An earlier step, providing 18-month advance notice to grid operator PJM, took place on May 30.

Exelon announced in May that the plant might be facing a premature closure after it failed to sell power at the regional PJM electricity auction for the third year in a row.

Exelon, which also operates the Peach Bottom Atomic Power Station in York County, is still hoping lawmakers in Harrisburg will step in to find solutions to the nuclear industry’s concerns, as cheaper natural gas continues to hamper profitability, as at TMI.

Such measures could include enacting “zero-emissions credits” programs, which effectively provide subsidies to nuclear plants as one part of a plan to reward generation facilities that do not create fossil fuel emissions.

That has been done in Exelon’s home state of Illinois, as well as in New York state.

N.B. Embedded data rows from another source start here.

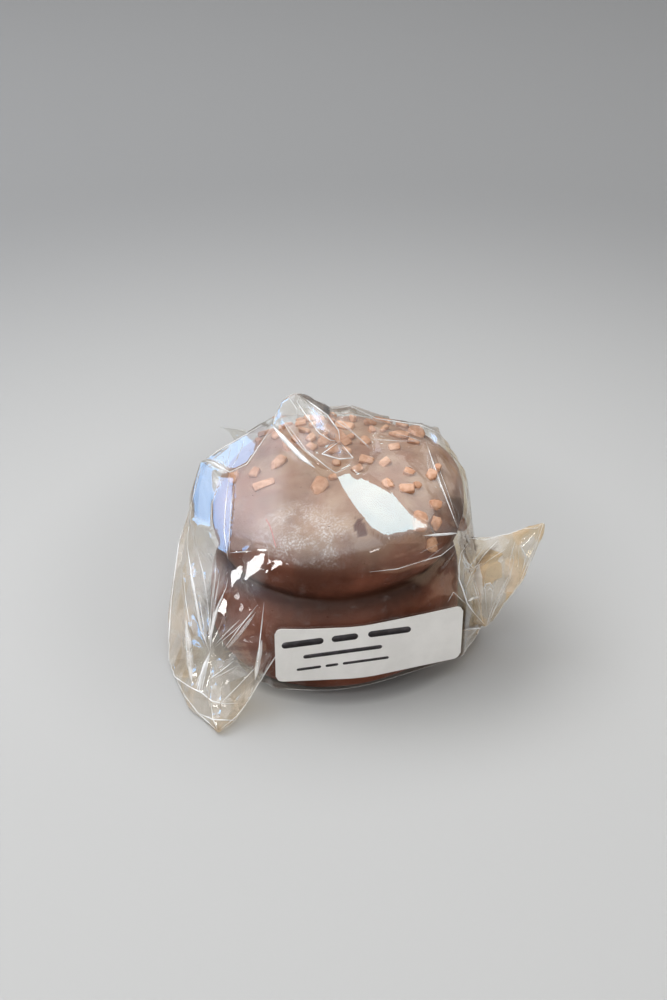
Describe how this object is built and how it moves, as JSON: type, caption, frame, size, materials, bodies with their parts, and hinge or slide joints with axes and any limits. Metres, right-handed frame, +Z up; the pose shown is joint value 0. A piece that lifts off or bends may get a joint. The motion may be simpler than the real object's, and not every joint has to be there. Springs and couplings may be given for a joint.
{
  "type": "honey cake in a clear bag",
  "caption": "Round chocolate-coated honey cake with caramel chips, shut in a clear bag with folded ends and a sticker on the front.",
  "frame": {"origin": "on the table under the centre of the cake's lower layer", "axes": "+Z up, -Y towards the front with the sticker, +X towards the flared ear"},
  "size_m": [0.0936, 0.0832, 0.0617],
  "materials": {
    "film": "clear, thin and crisp, with folds that catch the light",
    "label": "white semi-gloss sticker paper",
    "chocolate": "chocolate coating with a dull pale bloom",
    "chips": "matt caramel chips"
  },
  "bodies": {
    "root": {"bag": "film", "label": "label"}
  },
  "joints": []
}
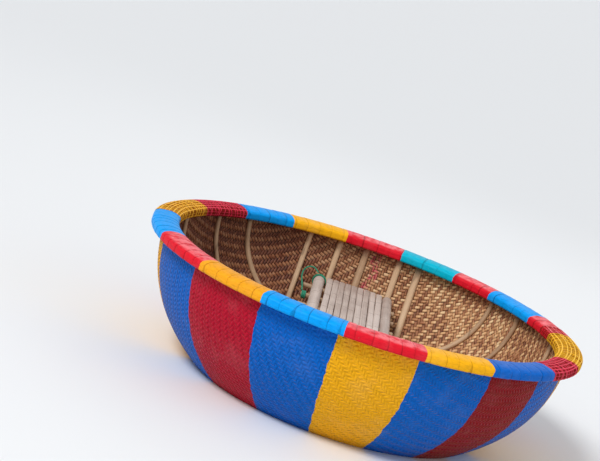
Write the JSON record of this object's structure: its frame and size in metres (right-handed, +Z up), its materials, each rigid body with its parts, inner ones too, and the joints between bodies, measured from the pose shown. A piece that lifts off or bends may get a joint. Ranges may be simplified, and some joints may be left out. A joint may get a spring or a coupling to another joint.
{
  "type": "round woven bamboo basket boat",
  "caption": "Round basket boat woven of split bamboo, with a thick lashed and painted rim, crossing ribs, a slatted bench and a rope loop.",
  "frame": {"origin": "centre of the flat underside, on the ground", "axes": "+Z up; the bench lies along Y, turned 2.4 degrees, and the rope loop is at its +Y end"},
  "size_m": [2.105, 2.105, 0.7212],
  "materials": {
    "woven_bamboo": "weathered",
    "split_bamboo": "weathered",
    "bench_bamboo": "weathered",
    "painted_rim": "painted, worn",
    "lashing": "painted over",
    "rope": "laid rope"
  },
  "bodies": {
    "root": {"bench_rail_left": "bench_bamboo", "bench_rail_right": "bench_bamboo", "bench_rung_1": "bench_bamboo", "bench_rung_2": "bench_bamboo", "bench_rung_3": "bench_bamboo", "bench_rung_4": "bench_bamboo", "bench_rung_5": "bench_bamboo", "bench_rung_6": "bench_bamboo", "bench_rung_7": "bench_bamboo", "bench_slat_1": "bench_bamboo", "bench_slat_2": "bench_bamboo", "bench_slat_3": "bench_bamboo", "bench_slat_4": "bench_bamboo", "bench_slat_5": "bench_bamboo", "bench_slat_6": "bench_bamboo", "bench_slat_7": "bench_bamboo", "bench_slat_8": "bench_bamboo", "bench_slat_9": "bench_bamboo", "cross_rib_1": "split_bamboo", "cross_rib_2": "split_bamboo", "cross_rib_3": "split_bamboo", "cross_rib_4": "split_bamboo", "cross_rib_5": "split_bamboo", "cross_rib_6": "split_bamboo", "long_rib_1": "split_bamboo", "long_rib_2": "split_bamboo", "long_rib_3": "split_bamboo", "long_rib_4": "split_bamboo", "long_rib_5": "split_bamboo", "rim_inner_band_lower": "painted_rim", "rim_inner_band_upper": "painted_rim", "rim_inner_hoop_1": "painted_rim", "rim_lashings": "lashing", "rim_outer_band_lower": "painted_rim", "rim_outer_band_upper": "painted_rim", "rim_outer_hoop_1": "painted_rim", "rope_knot_rail": "rope", "rope_knot_rung": "rope", "rope_loop": "rope", "woven_hull": "woven_bamboo"}
  },
  "joints": []
}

But Fein also acknowledged that such action does not appear to be immediately on the horizon in Pennsylvania — and likely not before Sept. 1, which is the deadline for another regulatory step: informing PJM whether TMI will participate in PJM’s power auction next May.

“Right now they’re focused on getting a budget done,” Fein said of state lawmakers. “There are other policy considerations on their plate.”

Exelon will continue to engage with policy makers about pro-nuclear policies “even if any kind of policy relief comes too late to save TMI,” Fein said.

War of words

Critics took aim at that stance on Friday.

“The Illinois-based corporation recently notified federal and power industry officials that it intends to close the Three Mile Island nuclear plant in 2019: What Exelon fails to disclose, however, is that this week’s filing is not a binding notice but rather another attempt by the company to apply pressure to Pennsylvania legislators to enact a ratepayer bailout that will increase consumer electricity prices,” said Steve Kratz, a spokesman for the Citizens Against Nuclear Bailouts Coalition.

The organization, which includes other players in the energy industry, is opposing any use of taxpayer dollars to subsidize nuclear power.

Fein questioned the group’s makeup and motives.

“Who’s driving this coalition? Of course it’s companies that stand to profit. This is not a citizens’ group; it’s a bunch of fossil-fuel generating interests that want to see the plant close,” he said.

Kratz replied that the coalition includes AARP, Americans for Prosperity, Pennsylvania Manufacturers’ Association, National Federation of Independent Businesses “and many others who are concerned that bailing out a single industry will undermine Pennsylvania’s competitive electricity markets and will increase consumer electricity prices.”

Fein said the nuclear industry is just looking for the same breaks other clean-energy industries receive, and bristled at the suggestion that Exelon is playing politics.

“This is real,” Fein said. “Having been someone who’s had to stand in front of hundreds of employees and address their questions, this is not something the company takes lightly.”

He said it was premature to discuss when and how layoffs at TMI, which employs 675 people, would take place, but that “the plan would be to maintain similar staffing levels throughout the period that the plant is in operation.”

To that end, a planned 2017 refueling shutdown is expected to take place later this year as scheduled, Fein added. That process usually brings in an added 1,500 workers.

TMI’s employees are drawn mostly from Lancaster (202) and Dauphin (193) counties, Exelon spokeswoman Lacey Dean has said. A further 76 live in York County, with the remainder coming from surrounding areas.